Based on the current Cal 19 price of about $2.67/mmbtu and the hedged levels for the producers from our sample, all of the producers’ hedges are in the money. The producer with the lowest Cal 19 hedge price via swaps is Encana, locking in a price of $2.75/mmbtu.
As for Cal 20 hedges, 27% of projected 2020 production has been hedged, a q/q increase of 2%. Still, only approximately half of our sample has entered some kind of swap or options transaction. With only 27% of production hedged, it is lower than 37% hedged at this point last year. This much slower rate of hedging is surprising given the Cal 20 swap price has not fallen from the start of the year. Throughout Q1 19, the Cal 20 futures strip was bound between $2.60-2.80/mmbtu, with prices trading near the upper range for most of the period. The weighted-average price of swaps was $2.88/mmbtu, a q/q decrease of $0.01/mmbtu. We expect the hedging percentage to pick up next quarter as Y+1 production is usually hedged by at least 50% by year-end.

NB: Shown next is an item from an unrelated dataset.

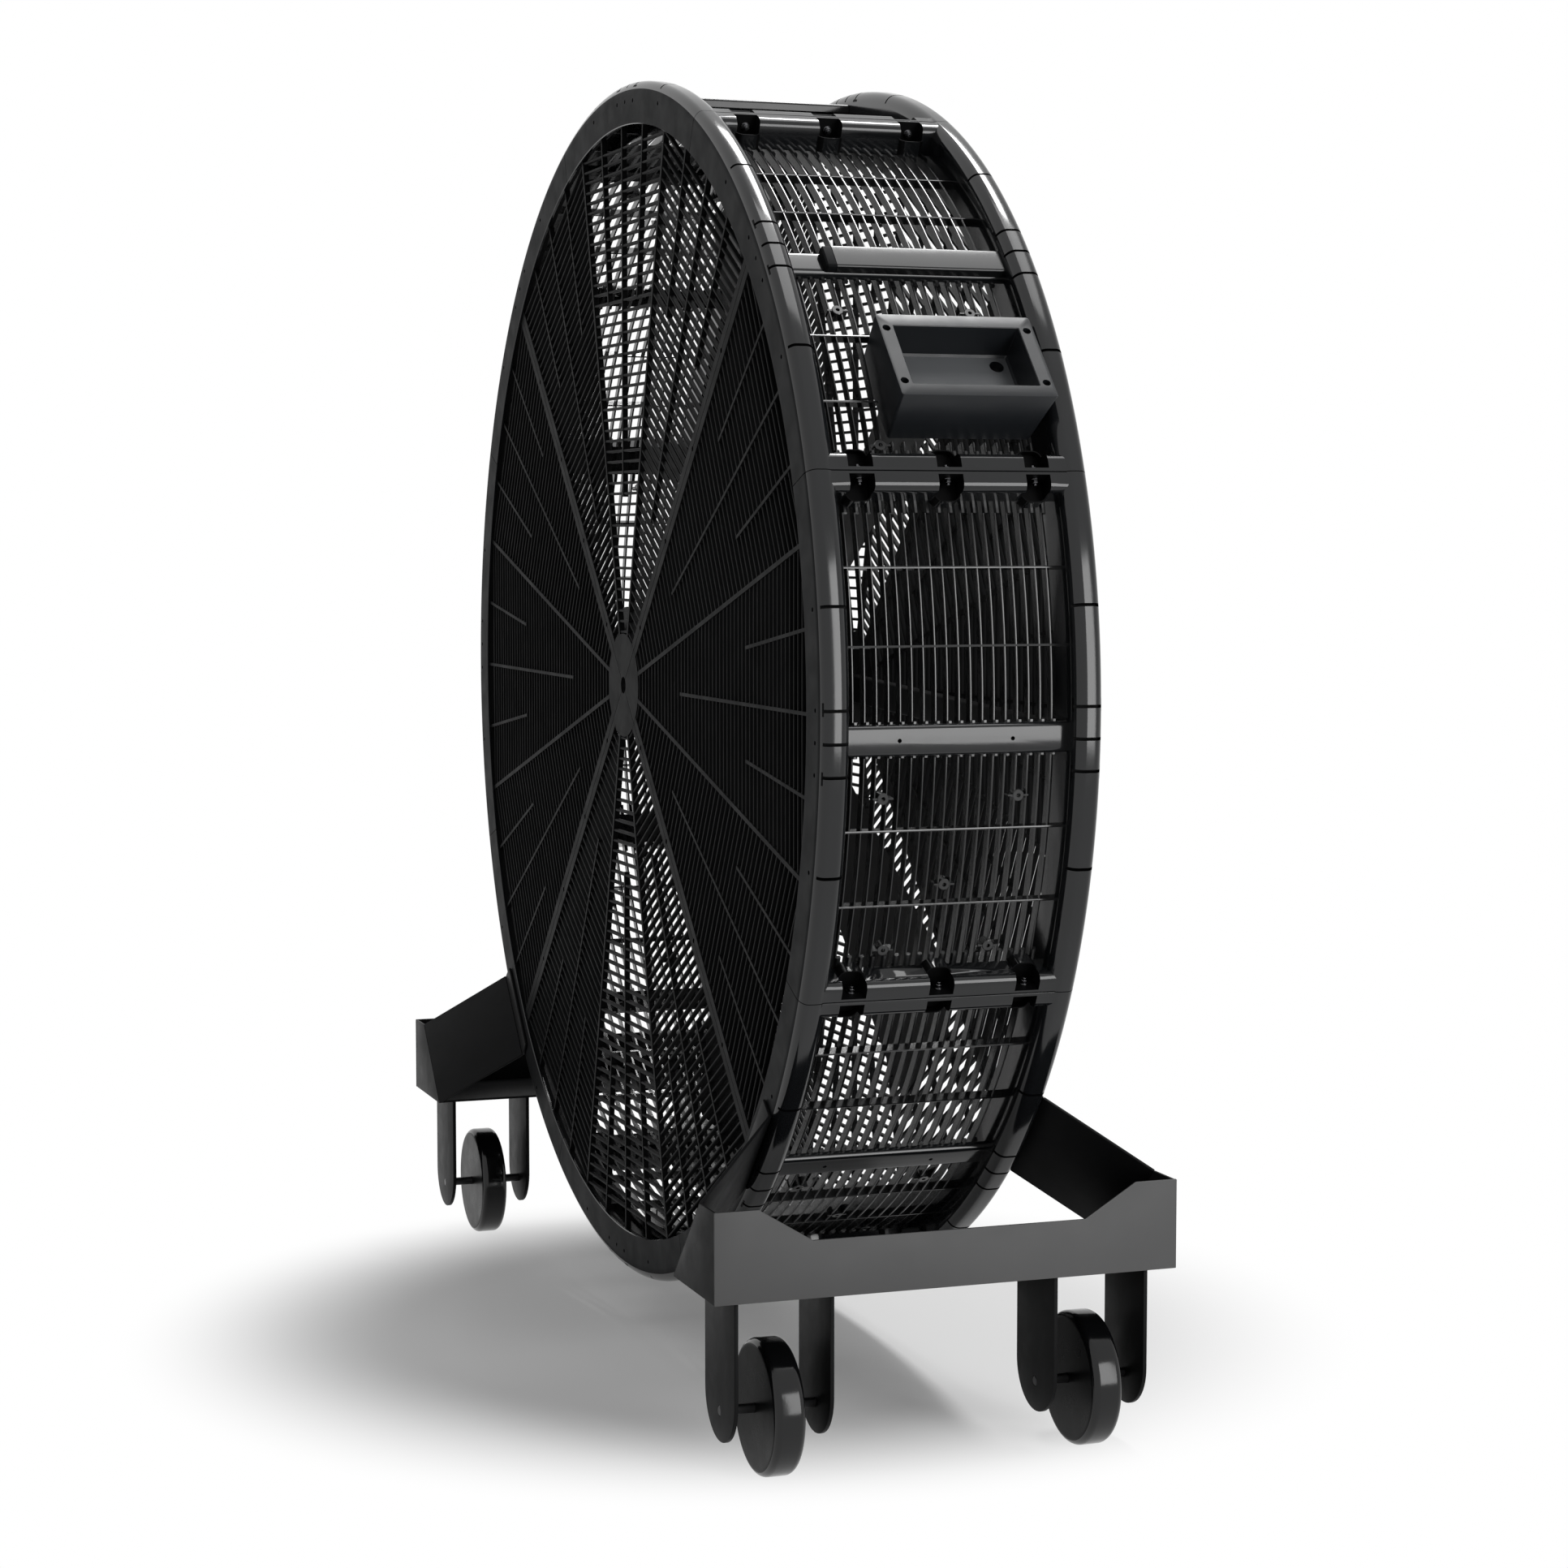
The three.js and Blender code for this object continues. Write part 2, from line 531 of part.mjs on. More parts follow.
const frameBody = segmentFrame();
const sideBody = sideGrille();
const openSideBody = sideBody.subtract(boxRoom(FIT));
const BOX_SEGMENT = 1;
for (let k = 0; k < SEGMENTS; k++) {
  const angle = DRUM_TURN + k * ARC;
  const panel = k === BOX_SEGMENT ? openSideBody : sideBody;
  drum.add(turned(mesh(`drum_segment_${k + 1}`, frameBody, DRUM_PLASTIC), angle));
  drum.add(turned(mesh(`side_grille_${k + 1}`, panel, GRILLE_PAINT), angle));
}
for (const [label, side] of [['front', -1], ['rear', 1]]) {
  const quarter = grilleQuarter(side);
  for (let q = 0; q < 4; q++) {
    drum.add(turned(mesh(`${label}_grille_${q + 1}`, quarter, GRILLE_PAINT), 90 * q));
  }
}
drum.add(turned(mesh('control_box', controlBox(), BOX_PAINT), DRUM_TURN + BOX_SEGMENT * ARC));
drum.add(turned(mesh('upper_rail', rail(), DRUM_PLASTIC), DRUM_TURN + ARC));
drum.add(turned(mesh('top_rail', rail(), DRUM_PLASTIC), DRUM_TURN + 2 * ARC));
drum.add(turned(mesh('motor_bridge', motorBridge(), TRAY_PAINT), DRUM_TURN));
drum.add(mesh('fan_motor', motor(), MOTOR_PAINT));
const shaft = cylinderY(SHAFT_R, HUB_FRONT - FIT, MOTOR_FRONT + SHAFT_GRIP, SMALL_STEPS);
drum.add(mesh('motor_shaft', shaft, STEEL));
drum.add(mesh('fan_hub', fanHub(), BLADE_PAINT));
for (let b = 0; b < BLADES; b++) {
  const item = mesh(`fan_blade_${b + 1}`, blade(), BLADE_PAINT);
  drum.add(turned(item, BLADE_FIRST + b * 360 / BLADES));
}

const trayBody = tray();
const forkBody = forkPlate();
const wheelBody = wheel();
const forkOffset = FORK_GAP / 2 + FORK_T / 2;
const axleHalf = forkOffset + FORK_T / 2 + FIT;
for (const [end, flip] of [['right', 0], ['left', 180]]) {
  const group = new THREE.Group();
  group.rotation.z = rad(flip);
  group.add(mesh(`${end}_tray`, trayBody, TRAY_PAINT));
  for (const way of [-1, 1]) {
    const corner = `${end}_${way * Math.cos(rad(flip)) < 0 ? 'front' : 'rear'}`;
    const place = (item, y, z) => {
      item.position.set(FORK_X, y, z);
      group.add(item);
    };
    place(mesh(`${corner}_fork_inner`, forkBody, FORK_PAINT), way * (FORK_Y - forkOffset), 0);
    place(mesh(`${corner}_fork_outer`, forkBody, FORK_PAINT), way * (FORK_Y + forkOffset), 0);
    const axle = cylinderY(AXLE_R, -axleHalf, axleHalf, SMALL_STEPS);
    place(mesh(`${corner}_axle`, axle, STEEL), way * FORK_Y, WHEEL_R);
    place(mesh(`${corner}_wheel`, wheelBody, RUBBER), way * FORK_Y, WHEEL_R);
  }
  fan.add(group);
}

export default fan;
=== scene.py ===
"""Large drum fan: the fine surfaces, materials, floor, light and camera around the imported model.

Shapes are drawn in millimetres. Pieces of the drum are drawn about +X, with X out from the
drum's axis, Y along it (the front is -Y) and Z along the rim, and are then turned into place.
"""
import json
import math

import bmesh
import bpy
from mathutils import Matrix, Vector


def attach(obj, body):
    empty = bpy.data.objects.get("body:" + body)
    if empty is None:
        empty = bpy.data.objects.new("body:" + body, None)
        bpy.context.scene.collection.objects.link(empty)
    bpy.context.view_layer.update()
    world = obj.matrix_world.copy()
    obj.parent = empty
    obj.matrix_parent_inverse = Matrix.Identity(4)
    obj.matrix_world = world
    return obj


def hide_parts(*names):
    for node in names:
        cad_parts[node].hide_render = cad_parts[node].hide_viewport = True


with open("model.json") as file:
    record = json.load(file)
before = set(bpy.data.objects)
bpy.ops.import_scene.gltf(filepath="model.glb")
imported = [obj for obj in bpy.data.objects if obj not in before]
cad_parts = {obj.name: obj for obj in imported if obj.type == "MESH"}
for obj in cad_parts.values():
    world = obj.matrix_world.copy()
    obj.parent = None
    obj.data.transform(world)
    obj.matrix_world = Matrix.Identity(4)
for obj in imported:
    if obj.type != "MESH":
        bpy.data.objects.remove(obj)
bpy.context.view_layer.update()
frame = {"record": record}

MM = 0.001
OVER = 1.0                        # how far a cutter reaches past what it cuts
NEAR = 0.1                        # how close to a surface its faces are looked for
HOLD = 1.0                        # from an edge to the point that keeps a face flat in shading
TIP_R = 1.0                       # the small end face of a turned shaft

# ---------- drum ----------
DRUM_R = 630.0
HALF = 136.5
AXIS_Z = 701.0
DRUM_TURN = -2.25
SEGMENTS = 8
ARC = 360 / SEGMENTS
SEAM = 0.4                        # half of the open line between two segments
FACE_R = 617.0                    # outer edge of the flat annulus
EYE_R = 586.5                     # its inner edge
EYE_LIP = 0.8
PLATE_T = 3.0
RIM_W = 28.5
RIM_WALL_R = 600.3
RIM_INNER = HALF - RIM_W
LIP_R = 580.0                     # inner wall of the rim, toward the axis
LIP_T = 2.0
BEAD_FRONT = 9.0                  # crest of the bead, from the face
BEAD_BACK = 17.0
RIM_STEPS = 40
BEND_STEPS = 8                    # steps of the bead's and the flange's curves
HOLE_R = 2.1                      # screw holes and notches
HOLE_AT = 610.5
HOLE_ANGLES = (0.0, -2.7, 2.7, -11.1, 11.1)
NOTCH_H = 3.0
NOTCH_FLOOR = 621.0
NOTCH_MARGIN = 2.0

FLANGE_TOP = 629.0
FLANGE_FLAT = 10.5                # where its outer edge begins to round off
FLANGE_FOOT = 18.5                # and where its face stands, both from the seam
FLANGE_REACH = RIM_INNER + 11     # its ends lie inside the rims
FLANGE_EDGE = 0.6                 # bevel along the seam
POCKET_R = 12.0                   # half its width along the drum's axis
POCKET_NEAR = 3.3                 # seam wall that the bolt goes through
POCKET_END = 23.9                 # its round end, from the seam
POCKET_ROUND = 8.0
POCKET_STEPS = 7
POCKET_PITCH = 85.5
POCKET_FLOOR = 607.0
POCKET_MOUTH = FLANGE_TOP - 2     # the faces of a pocket lie below this
CUP_WALL = 1.2                    # wall of the cup in which a pocket ends
CUP_TOP = 615.5
BOLT_AT = 616.5                   # seam bolts, in the pockets
BOLT_SHIFT = 1.5                  # toward the rear
BOLT_START = -0.5                 # inside the seam wall
BOLT_PARTS = ((4.6, 1.2, 24), (3.7, 4.4, 6), (2.0, 6.5, 16))    # radius, end and sides
BOLT_EDGE = 0.3
BAR_FACE = 608.3                  # crossbar
BAR_HALF = 14.35
BAR_ROUND = 5.5
BAR_STEPS = 6
BAR_HOLE_Y = 55.0
BAR_HOLE_R = 2.0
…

Antero and Comstock Resources lead the pack, with the highest swap price of $3.00/mmbtu, while the average price hedged (excluding those two producers) was $2.84/mmbtu. Also noteworthy is that CNX is the most well-hedged producer for Cal 20, at 88% of projected production hedged, while Antero, which typically hedges 100% of its production, only has 59% of its projected 2020 production hedged. As for options hedges, only five producers reported having entered some kind of collar structure, with an average floor price of $2.52/mmbtu and average ceiling price of $3.12/mmbtu.